News to me, Does google hold this site by the balls? They have a lot of power yes, but they are not some unsinkable boat.
All the FF forks are the same. Soft forks.
Pale Moon is not a soft fork.
It's a damn shame, I've always liked Vivaldi otherwise. I've been dual running Vivaldi and Firefox for years now, Vivaldi for casual browsing and Firefox for more serious stuff + YouTube.
Oh well, it's time to do a full switch, I guess.
Kinda funny, I've been doing the exact same thing with Win/Linux for approximately the same length of time. Needed Win because of dome software that just doesn't work linux, and sadly, I still do.
Google and Microsoft can go fuck each other with a frozen cactus for all I care.
The folks at Vivaldi have been doing some work on their internal ad blocker, I think with the intention to bring most of the functionality of uBo internally so that it doesn't have to be an extension. Not sure how far along they are, but maybe they're intentionally keeping it quiet.

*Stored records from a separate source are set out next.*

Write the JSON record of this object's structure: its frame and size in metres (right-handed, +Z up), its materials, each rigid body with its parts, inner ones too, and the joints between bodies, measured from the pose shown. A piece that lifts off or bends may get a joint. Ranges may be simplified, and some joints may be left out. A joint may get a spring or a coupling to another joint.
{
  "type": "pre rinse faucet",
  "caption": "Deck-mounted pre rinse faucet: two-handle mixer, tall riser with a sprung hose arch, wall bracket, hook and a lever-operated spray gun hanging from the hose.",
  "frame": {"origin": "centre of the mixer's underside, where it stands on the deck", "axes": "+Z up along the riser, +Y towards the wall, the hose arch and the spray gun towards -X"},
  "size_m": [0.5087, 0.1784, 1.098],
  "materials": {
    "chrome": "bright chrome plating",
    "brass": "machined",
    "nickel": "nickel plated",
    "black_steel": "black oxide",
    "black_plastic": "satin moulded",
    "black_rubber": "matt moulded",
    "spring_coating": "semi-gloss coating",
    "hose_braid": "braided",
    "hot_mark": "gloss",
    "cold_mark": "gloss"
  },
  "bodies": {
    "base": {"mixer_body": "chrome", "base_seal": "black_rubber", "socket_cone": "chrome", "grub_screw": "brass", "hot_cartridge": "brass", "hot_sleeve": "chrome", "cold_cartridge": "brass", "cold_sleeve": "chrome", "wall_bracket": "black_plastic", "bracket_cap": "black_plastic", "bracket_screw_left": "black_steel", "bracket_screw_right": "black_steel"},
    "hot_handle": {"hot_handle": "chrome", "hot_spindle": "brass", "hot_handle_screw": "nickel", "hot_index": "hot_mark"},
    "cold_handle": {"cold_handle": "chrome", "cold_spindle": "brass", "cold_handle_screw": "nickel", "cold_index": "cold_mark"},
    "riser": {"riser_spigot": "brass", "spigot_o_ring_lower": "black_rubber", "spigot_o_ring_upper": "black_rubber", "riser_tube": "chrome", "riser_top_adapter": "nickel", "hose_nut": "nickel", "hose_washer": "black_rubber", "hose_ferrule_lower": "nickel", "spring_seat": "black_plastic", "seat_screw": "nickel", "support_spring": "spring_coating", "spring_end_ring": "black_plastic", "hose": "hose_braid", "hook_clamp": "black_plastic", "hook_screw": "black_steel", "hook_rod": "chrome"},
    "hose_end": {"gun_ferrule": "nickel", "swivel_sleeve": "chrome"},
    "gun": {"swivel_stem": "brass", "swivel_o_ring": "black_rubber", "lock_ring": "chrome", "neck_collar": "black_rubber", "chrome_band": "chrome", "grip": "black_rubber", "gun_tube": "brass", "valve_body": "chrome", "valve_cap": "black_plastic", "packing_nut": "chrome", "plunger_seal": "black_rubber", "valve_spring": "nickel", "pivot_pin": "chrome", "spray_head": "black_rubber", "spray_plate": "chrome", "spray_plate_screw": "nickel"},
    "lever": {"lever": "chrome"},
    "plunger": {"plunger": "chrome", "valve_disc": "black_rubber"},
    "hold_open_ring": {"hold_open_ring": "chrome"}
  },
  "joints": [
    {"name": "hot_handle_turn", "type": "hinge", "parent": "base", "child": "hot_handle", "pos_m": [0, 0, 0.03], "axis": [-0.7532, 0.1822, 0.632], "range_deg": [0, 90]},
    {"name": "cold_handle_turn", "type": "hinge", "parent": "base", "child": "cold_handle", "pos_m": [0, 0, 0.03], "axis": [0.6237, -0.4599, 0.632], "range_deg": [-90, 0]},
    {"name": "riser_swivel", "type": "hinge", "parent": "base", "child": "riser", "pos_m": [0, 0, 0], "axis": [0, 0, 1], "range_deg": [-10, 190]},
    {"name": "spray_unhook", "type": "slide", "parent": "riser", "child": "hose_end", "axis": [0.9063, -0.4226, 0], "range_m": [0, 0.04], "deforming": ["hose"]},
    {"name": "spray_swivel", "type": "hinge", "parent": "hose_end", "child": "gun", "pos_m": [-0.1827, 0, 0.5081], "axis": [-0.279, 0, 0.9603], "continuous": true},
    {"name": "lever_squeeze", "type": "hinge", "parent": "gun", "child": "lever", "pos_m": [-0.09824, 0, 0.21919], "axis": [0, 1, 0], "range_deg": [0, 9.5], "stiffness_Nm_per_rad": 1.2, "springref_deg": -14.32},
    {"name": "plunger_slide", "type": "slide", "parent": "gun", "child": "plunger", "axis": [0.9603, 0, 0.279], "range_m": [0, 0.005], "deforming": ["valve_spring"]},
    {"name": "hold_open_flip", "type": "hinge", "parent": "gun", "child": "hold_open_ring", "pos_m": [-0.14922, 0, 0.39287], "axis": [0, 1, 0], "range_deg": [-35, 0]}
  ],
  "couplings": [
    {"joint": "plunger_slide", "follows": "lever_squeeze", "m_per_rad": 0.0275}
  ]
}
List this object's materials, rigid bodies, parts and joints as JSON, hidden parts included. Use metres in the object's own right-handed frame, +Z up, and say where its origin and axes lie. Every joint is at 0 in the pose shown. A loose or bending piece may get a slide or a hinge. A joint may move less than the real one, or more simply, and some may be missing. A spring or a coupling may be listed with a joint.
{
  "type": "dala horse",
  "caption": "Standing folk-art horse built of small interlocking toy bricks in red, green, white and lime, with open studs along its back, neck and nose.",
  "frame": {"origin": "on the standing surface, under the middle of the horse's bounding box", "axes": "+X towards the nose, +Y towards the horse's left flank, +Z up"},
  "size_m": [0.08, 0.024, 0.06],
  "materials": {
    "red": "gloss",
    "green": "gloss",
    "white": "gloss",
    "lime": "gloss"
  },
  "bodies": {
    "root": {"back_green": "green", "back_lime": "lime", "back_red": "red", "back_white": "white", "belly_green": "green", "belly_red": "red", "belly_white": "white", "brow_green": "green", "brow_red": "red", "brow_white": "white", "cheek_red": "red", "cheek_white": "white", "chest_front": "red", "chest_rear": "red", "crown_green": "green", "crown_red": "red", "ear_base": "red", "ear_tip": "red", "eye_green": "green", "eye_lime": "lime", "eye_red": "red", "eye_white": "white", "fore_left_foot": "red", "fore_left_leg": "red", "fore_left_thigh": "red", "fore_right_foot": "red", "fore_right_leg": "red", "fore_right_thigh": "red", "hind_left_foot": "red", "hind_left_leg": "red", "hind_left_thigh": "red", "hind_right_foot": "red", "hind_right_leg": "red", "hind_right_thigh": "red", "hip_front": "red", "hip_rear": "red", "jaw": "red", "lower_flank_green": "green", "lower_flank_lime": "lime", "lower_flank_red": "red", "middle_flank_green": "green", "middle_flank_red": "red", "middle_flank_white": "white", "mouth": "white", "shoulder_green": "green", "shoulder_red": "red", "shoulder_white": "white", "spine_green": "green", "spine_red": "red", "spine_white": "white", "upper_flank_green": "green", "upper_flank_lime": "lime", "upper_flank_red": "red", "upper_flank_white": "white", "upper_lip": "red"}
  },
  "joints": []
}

Vivaldi have earned and deserve a lot of trust here I believe. All my chromium eggs sit in their basket.
Same here. I'm an Opera refugee so to say (and I had high hopes for Opera actually). I've been using Vivaldi since its first public alpha/preview/whatever they were calling it.
Yup, Vivaldi user for 8 years and it hasn't let me down yet, but this post is troubling news.
Aye, I'm just not sure how it's going to play out. One can hope, though. It's definitely one of the best options Chrome-wise either way.
I'm wondering what the decision making was when they were starting (which is now 10 years ago already, time flies, yo).
From today's perspective, a Firefox fork sounds way more logical. Back then maybe things with Blink/Chromium weren't looking so grim, maybe they were relying on the experience of that part of the team that moved over from Opera...
10 years ago Google was trusted and liked. The cracks were starting to show, but we're talking about the Google that was still open sourcing a lot of their products and loudly opposing government censorship of the internet.